How far can one retrieve data from GitHub Archive?

771 views Asked by At

The GitHub Archive project states

GitHub Archive is a project to record the public GitHub timeline, archive it, and make it easily accessible for further analysis.

This archive is also queryable through Google Big Query. However, it looks like that I'm either missing something or only a portion of the data is available.

Indeed, running the following query only returns 1636 WatchEvents (started or stopped), whereas the Rails repository accounts more than 14300 watchers.

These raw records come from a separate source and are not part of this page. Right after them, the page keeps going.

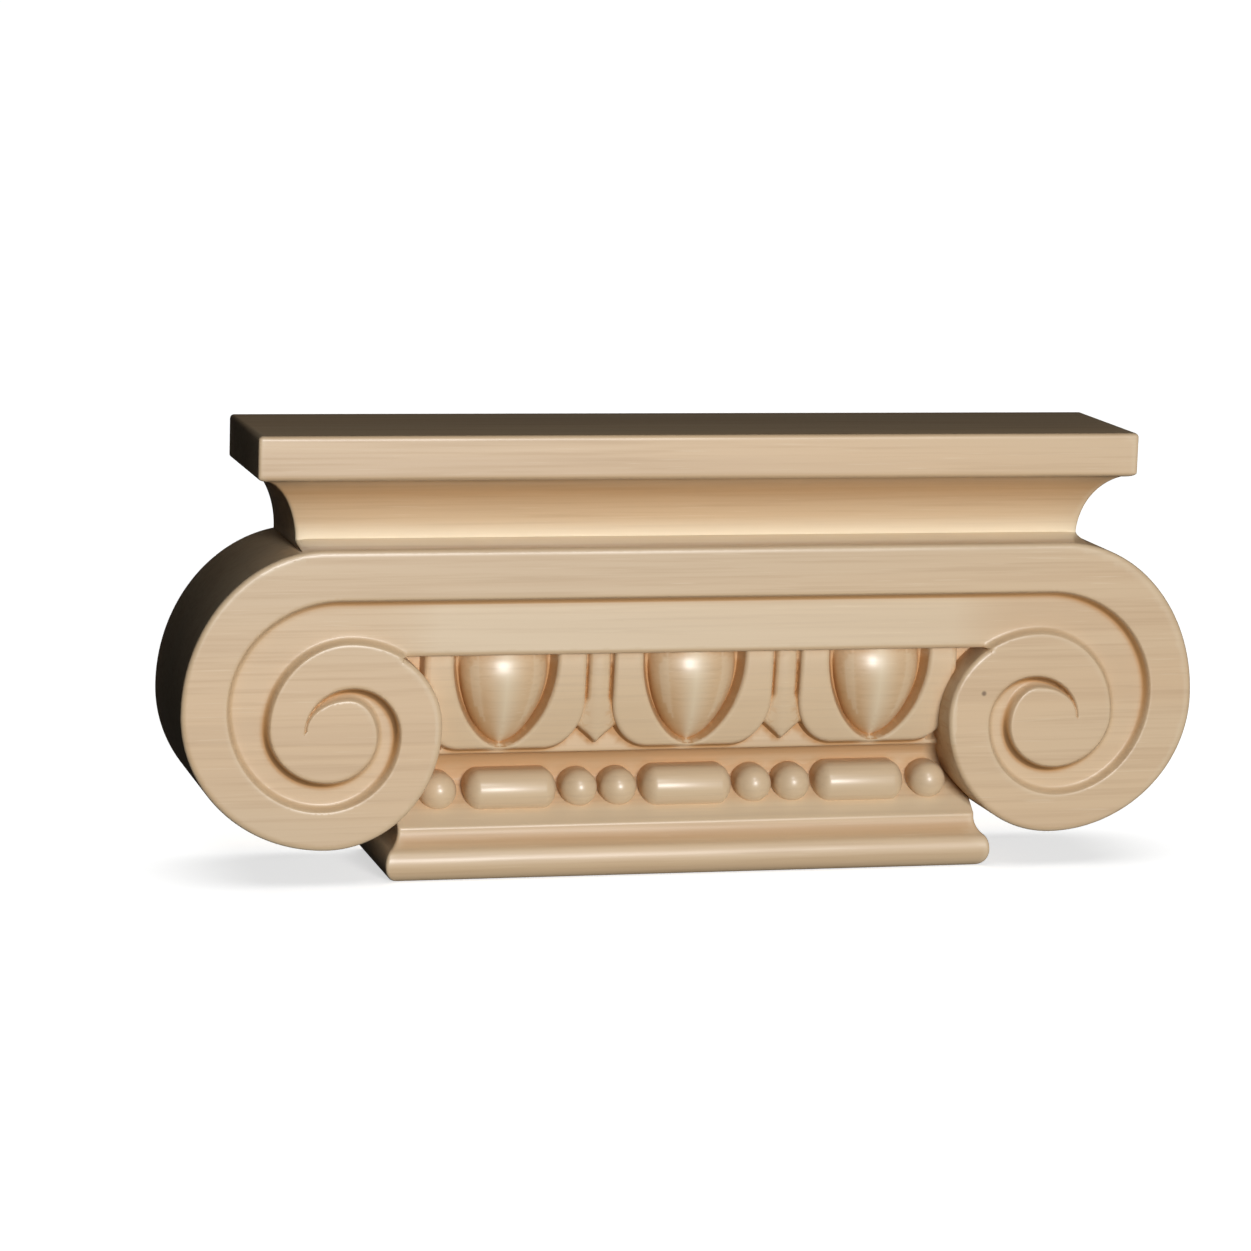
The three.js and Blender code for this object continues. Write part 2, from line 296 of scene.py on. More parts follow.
def rounded(gap, radius):
    """How far a rounded edge falls back at a distance inside it."""
    short = np.clip(radius - gap, 0, radius)
    return radius - np.sqrt(radius * radius - short * short)


def abacus_profile():
    hollow, under = DEPTH - HOLLOW_INSET, DEPTH - FASCIA_EDGE
    return np.vstack([
        [(hollow, SHELF_HEIGHT - 1)],
        quarter((hollow, SHELF_HEIGHT), (under, FASCIA_BOTTOM), False, 40, HOLLOW_TURN),
        quarter((under, FASCIA_BOTTOM), (DEPTH, FASCIA_BOTTOM + FASCIA_LIP), True, 10)[1:],
        quarter((DEPTH, HEIGHT - FASCIA_TOP_EDGE), (DEPTH - FASCIA_TOP_EDGE, HEIGHT), False, 6),
    ])


def base_profile():
    meeting = (NECK_DEPTH + COVE_PROJECTION, COVE_BOTTOM)
    cove = quarter((NECK_DEPTH, COVE_TOP), meeting, False, 14, COVE_TURN)
    return np.vstack([
        quarter((BASE_DEPTH - 2.2, 0), (BASE_DEPTH, ROLL_WIDEST), True, 12),
        quarter((BASE_DEPTH, ROLL_WIDEST), meeting, False, 8, COVE_TURN)[1:],
        cove[-2::-1],
        [(NECK_DEPTH, NECK_TOP - 0.2), (NECK_DEPTH - 0.15, NECK_TOP)],
    ])


ABACUS_PROFILE = abacus_profile()
BASE_PROFILE = base_profile()


def depth_at(z, profile):
    return np.interp(z, profile[:, 1], profile[:, 0])


def abacus_half_width(z):
    return ABACUS_HALF_WIDTH - DEPTH + depth_at(z, ABACUS_PROFILE)


def base_half_width(z):
    bell = np.where(z < FILLET_BOTTOM, NECK_HALF_WIDTH, bar_end() + 3)
    return np.where(z > COVE_TOP, bell, BASE_HALF_WIDTH - BASE_DEPTH + depth_at(z, BASE_PROFILE))


# The carved surface as one function of the place in the front view

def ovolo(z):
    """The swelling face that the shells keep, from under the bar down to the fillet."""
    fall = np.clip((BAR_BOTTOM - z) / (BAR_BOTTOM - shell_bottom), 0, 1)
    return OVOLO_TOP_DEPTH - (OVOLO_TOP_DEPTH - OVOLO_FOOT_DEPTH) * fall ** 2


def row_hollow(z):
    """The hollow that the beads and reels lie in, between the fillet and the neck."""
    rise = np.clip((z - HOLLOW_MIDDLE) / (FILLET_BOTTOM - HOLLOW_MIDDLE), 0, 1)
    fall = np.clip((HOLLOW_MIDDLE - z) / (HOLLOW_MIDDLE - NECK_TOP), 0, 1)
    upper = (FILLET_DEPTH - 0.4 - HOLLOW_DEPTH) * (1 - np.sqrt(1 - rise ** 2))
    lower = (NECK_DEPTH - 0.15 - HOLLOW_DEPTH) * fall ** HOLLOW_POWER
    return HOLLOW_DEPTH + upper + lower


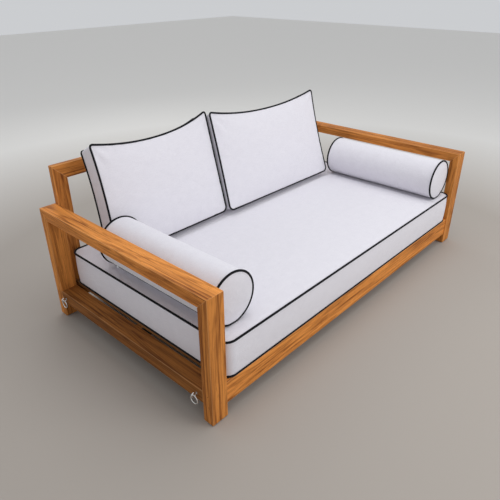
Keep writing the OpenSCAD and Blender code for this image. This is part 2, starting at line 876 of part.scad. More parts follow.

SELECT actor_attributes_login, created_at, payload_action
FROM [githubarchive:github.timeline]
where repository_name = "rails"
and type="WatchEvent"
order by created_at asc;

It looks like the oldest retrieved piece of data is more or less 2.5 months old.

Would the data be truncated (which might seem strange for an archive)? Is there a limit/quota I wouldn't know of related to the use of BigQuery?

github-archive

1

There are 1 answers

2
igrigorik On BEST ANSWER

That's correct. The project/crawler went live on March 11th of this year, hence the current archive starts on that day. There is a note about this on the githubarchive.org page, but I guess I should make it more visible and explicit.

There is a thread with the GitHub team about making more of their history available, but I don't have an ETA for it yet. fingers crossed :-)